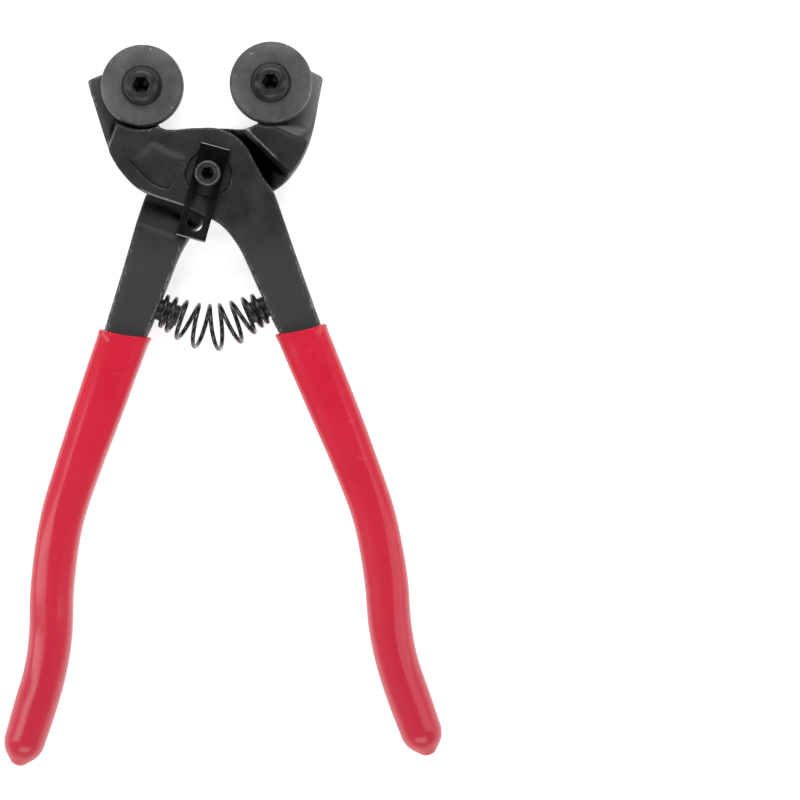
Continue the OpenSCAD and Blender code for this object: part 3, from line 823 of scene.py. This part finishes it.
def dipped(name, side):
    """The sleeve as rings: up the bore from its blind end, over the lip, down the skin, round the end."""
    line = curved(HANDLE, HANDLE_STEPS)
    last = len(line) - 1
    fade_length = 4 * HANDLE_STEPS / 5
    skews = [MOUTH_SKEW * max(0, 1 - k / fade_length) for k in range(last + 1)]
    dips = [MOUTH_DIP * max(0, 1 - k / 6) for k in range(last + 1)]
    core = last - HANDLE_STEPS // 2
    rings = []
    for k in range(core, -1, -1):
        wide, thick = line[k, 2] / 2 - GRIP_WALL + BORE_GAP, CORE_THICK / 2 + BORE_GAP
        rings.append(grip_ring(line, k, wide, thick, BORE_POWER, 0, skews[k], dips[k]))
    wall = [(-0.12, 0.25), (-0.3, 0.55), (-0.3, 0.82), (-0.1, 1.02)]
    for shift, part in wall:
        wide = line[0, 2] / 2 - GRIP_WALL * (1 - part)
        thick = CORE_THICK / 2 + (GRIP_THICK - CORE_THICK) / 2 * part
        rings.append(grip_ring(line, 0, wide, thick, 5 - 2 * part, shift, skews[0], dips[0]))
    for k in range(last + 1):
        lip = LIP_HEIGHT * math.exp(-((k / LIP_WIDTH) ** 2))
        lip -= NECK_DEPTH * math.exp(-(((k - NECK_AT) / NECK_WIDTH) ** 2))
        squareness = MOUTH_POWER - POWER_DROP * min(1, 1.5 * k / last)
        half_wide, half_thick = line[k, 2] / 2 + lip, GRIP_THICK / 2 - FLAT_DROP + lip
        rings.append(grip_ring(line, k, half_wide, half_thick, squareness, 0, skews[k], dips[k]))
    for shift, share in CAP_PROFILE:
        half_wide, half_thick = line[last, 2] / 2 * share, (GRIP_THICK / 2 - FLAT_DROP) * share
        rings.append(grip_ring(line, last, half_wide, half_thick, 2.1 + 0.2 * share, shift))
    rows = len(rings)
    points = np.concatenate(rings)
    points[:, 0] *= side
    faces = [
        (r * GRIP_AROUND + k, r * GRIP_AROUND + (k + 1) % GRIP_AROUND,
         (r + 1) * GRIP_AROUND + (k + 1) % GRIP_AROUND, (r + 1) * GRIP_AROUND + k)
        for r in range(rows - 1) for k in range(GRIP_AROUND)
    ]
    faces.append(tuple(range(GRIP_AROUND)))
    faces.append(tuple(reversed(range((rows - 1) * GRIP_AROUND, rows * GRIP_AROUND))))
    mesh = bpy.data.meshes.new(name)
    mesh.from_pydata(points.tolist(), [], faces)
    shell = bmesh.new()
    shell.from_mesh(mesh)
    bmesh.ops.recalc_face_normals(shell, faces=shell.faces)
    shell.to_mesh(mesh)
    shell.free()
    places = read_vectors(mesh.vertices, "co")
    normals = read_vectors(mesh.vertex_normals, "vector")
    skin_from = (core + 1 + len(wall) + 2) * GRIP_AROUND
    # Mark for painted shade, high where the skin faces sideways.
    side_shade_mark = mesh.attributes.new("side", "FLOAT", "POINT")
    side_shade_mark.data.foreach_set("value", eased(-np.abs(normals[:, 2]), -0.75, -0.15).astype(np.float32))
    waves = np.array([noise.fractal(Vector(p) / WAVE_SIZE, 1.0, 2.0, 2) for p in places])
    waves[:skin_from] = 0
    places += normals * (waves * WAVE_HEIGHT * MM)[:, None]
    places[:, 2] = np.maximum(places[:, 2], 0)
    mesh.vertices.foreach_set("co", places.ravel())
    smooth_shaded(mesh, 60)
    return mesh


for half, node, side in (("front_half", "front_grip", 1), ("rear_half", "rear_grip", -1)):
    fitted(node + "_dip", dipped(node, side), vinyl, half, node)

● ● ● ● ●

Everything in the listing above should be restated exactly.

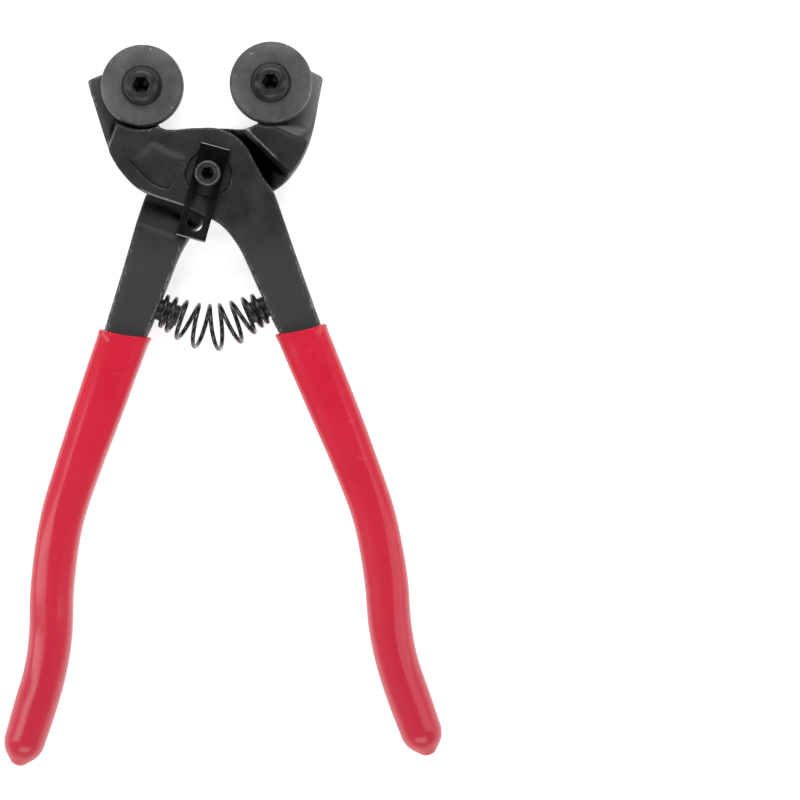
Continue the OpenSCAD and Blender code for this object: part 3, from line 823 of scene.py. This part finishes it.
def dipped(name, side):
    """The sleeve as rings: up the bore from its blind end, over the lip, down the skin, round the end."""
    line = curved(HANDLE, HANDLE_STEPS)
    last = len(line) - 1
    fade_length = 4 * HANDLE_STEPS / 5
    skews = [MOUTH_SKEW * max(0, 1 - k / fade_length) for k in range(last + 1)]
    dips = [MOUTH_DIP * max(0, 1 - k / 6) for k in range(last + 1)]
    core = last - HANDLE_STEPS // 2
    rings = []
    for k in range(core, -1, -1):
        wide, thick = line[k, 2] / 2 - GRIP_WALL + BORE_GAP, CORE_THICK / 2 + BORE_GAP
        rings.append(grip_ring(line, k, wide, thick, BORE_POWER, 0, skews[k], dips[k]))
    wall = [(-0.12, 0.25), (-0.3, 0.55), (-0.3, 0.82), (-0.1, 1.02)]
    for shift, part in wall:
        wide = line[0, 2] / 2 - GRIP_WALL * (1 - part)
        thick = CORE_THICK / 2 + (GRIP_THICK - CORE_THICK) / 2 * part
        rings.append(grip_ring(line, 0, wide, thick, 5 - 2 * part, shift, skews[0], dips[0]))
    for k in range(last + 1):
        lip = LIP_HEIGHT * math.exp(-((k / LIP_WIDTH) ** 2))
        lip -= NECK_DEPTH * math.exp(-(((k - NECK_AT) / NECK_WIDTH) ** 2))
        squareness = MOUTH_POWER - POWER_DROP * min(1, 1.5 * k / last)
        half_wide, half_thick = line[k, 2] / 2 + lip, GRIP_THICK / 2 - FLAT_DROP + lip
        rings.append(grip_ring(line, k, half_wide, half_thick, squareness, 0, skews[k], dips[k]))
    for shift, share in CAP_PROFILE:
        half_wide, half_thick = line[last, 2] / 2 * share, (GRIP_THICK / 2 - FLAT_DROP) * share
        rings.append(grip_ring(line, last, half_wide, half_thick, 2.1 + 0.2 * share, shift))
    rows = len(rings)
    points = np.concatenate(rings)
    points[:, 0] *= side
    faces = [
        (r * GRIP_AROUND + k, r * GRIP_AROUND + (k + 1) % GRIP_AROUND,
         (r + 1) * GRIP_AROUND + (k + 1) % GRIP_AROUND, (r + 1) * GRIP_AROUND + k)
        for r in range(rows - 1) for k in range(GRIP_AROUND)
    ]
    faces.append(tuple(range(GRIP_AROUND)))
    faces.append(tuple(reversed(range((rows - 1) * GRIP_AROUND, rows * GRIP_AROUND))))
    mesh = bpy.data.meshes.new(name)
    mesh.from_pydata(points.tolist(), [], faces)
    shell = bmesh.new()
    shell.from_mesh(mesh)
    bmesh.ops.recalc_face_normals(shell, faces=shell.faces)
    shell.to_mesh(mesh)
    shell.free()
    places = read_vectors(mesh.vertices, "co")
    normals = read_vectors(mesh.vertex_normals, "vector")
    skin_from = (core + 1 + len(wall) + 2) * GRIP_AROUND
    # Mark for painted shade, high where the skin faces sideways.
    side_shade_mark = mesh.attributes.new("side", "FLOAT", "POINT")
    side_shade_mark.data.foreach_set("value", eased(-np.abs(normals[:, 2]), -0.75, -0.15).astype(np.float32))
    waves = np.array([noise.fractal(Vector(p) / WAVE_SIZE, 1.0, 2.0, 2) for p in places])
    waves[:skin_from] = 0
    places += normals * (waves * WAVE_HEIGHT * MM)[:, None]
    places[:, 2] = np.maximum(places[:, 2], 0)
    mesh.vertices.foreach_set("co", places.ravel())
    smooth_shaded(mesh, 60)
    return mesh


for half, node, side in (("front_half", "front_grip", 1), ("rear_half", "rear_grip", -1)):
    fitted(node + "_dip", dipped(node, side), vinyl, half, node)